Why might this have happened? What might this betoken?

E.g. if there was already a file with the same name in the enclosing folder.

Hm… OK. Not sure how that could have happened. If it had been a sync conflict, wouldn’t it have had “-copy” appended? Can it be renamed back somehow, or should I leave the filename alone?

I’d leave the filename alone at this point.
You say it was imported not indexed?

Well if that’s your advice, I’ll leave it alone I guess, though I don’t really want it to be renamed.

Yes, it was imported, not indexed.

Is this a database with a large number of files of the type you say got renamed?

The database comprises 3,100 files, but only 19 of the type that’s affected (.scriv Scrivener package files). I see that out of those 19, two have had this “-1” renaming, both being in the same group.

I suppose I could export those two files to a temporary safe place, rename them, delete the two in the database and empty the DT trash, sync, and then re-import the renamed files back?

But I wonder why DEVONthink took it on itself to rename them.

The internal filenames might vary, File > Export > Files & Folders… should use the desired names.

It’s unclear from your description if only the disk file name has been changed, or if the name as it is presented in DEVONthink has also been changed.

I recall having having seen file names on disk be different when I imported files with the same name into the same group in the same database. The name in DEVONthink stays the same (because the way names of any kind are handled in a database is different and they don’t have to match one-to-one to names given to files on disk) but the software has to rename the file on disk to avoid a name collision.

Only the filenames in the Finder changed. I understand the mechanism you’re referring to, and I see how it’s useful if one must import files of the same name.

But the names of the files in question, both in the Finder and in DEVONthink, were unique in the database. So I was surprised when I saw them gain a new Finder name without any apparent reason.

Is it possible you had previously imported something with the same name, and had deleted/trashed it in DEVONthink, without emptying the DT trash? If so, the seemingly-unique name may not actually have been unique – it might have existed in DT’s trash. (Although, to be honest, I’m not 100% sure DT would keep trashed items in the same internal folder structure as other items, so I can’t be sure a name collision could occur in this situation. Just seems plausible. Maybe the devs can say.)
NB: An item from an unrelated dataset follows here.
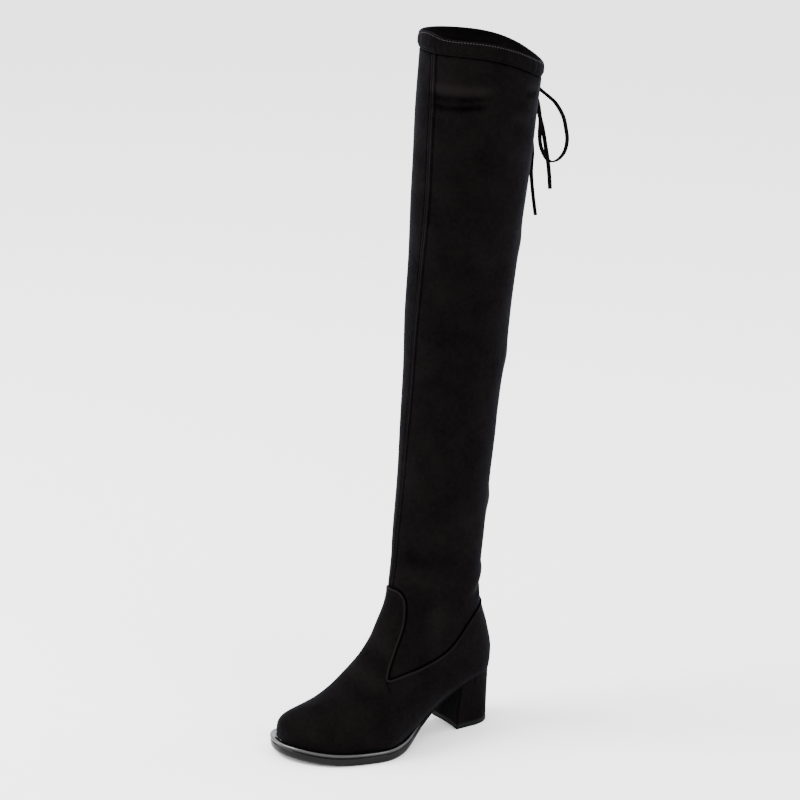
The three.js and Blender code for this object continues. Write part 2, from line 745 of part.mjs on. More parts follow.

I see that possibility, but I’m almost certain that I didn’t do that. The files had unique and distinct names which weren’t repeated anywhere in the database, and they’ve not been trashed since they were imported.

I know I shouldn’t worry too much about the names that DEVONthink gives them in the Finder, for the reasons you describe, but this apparently spontaneous renaming was odd. A glitch, I guess.

Files are only renamed if there’s a already a file with the same name in the destination directory.

Same name - and same file extension? In the case I’m reporting there have never been any other instances of files with the same name and extension anywhere in the database, so I don’t see how a name collision could have occurred — assuming collisions can indeed only occur between files which are of the same name and the same extension, and which both also somehow find themselves in the same “extension named” folder and lettered/numbered sub-folder that DEVONthink creates for them in the Finder (the “destination directory” you refer to).

Exactly. And the location in the database doesn’t matter, only inside the filesystem (in case of imported files this means inside the .dtBase2 package).

Well like I said, there have never been any other instances of files with the same name and extension anywhere in the database.

I was concerned about this because the “-1” suffix made me suspect a copy or similar - but hopefully it is just a case of the name and not the package file itself.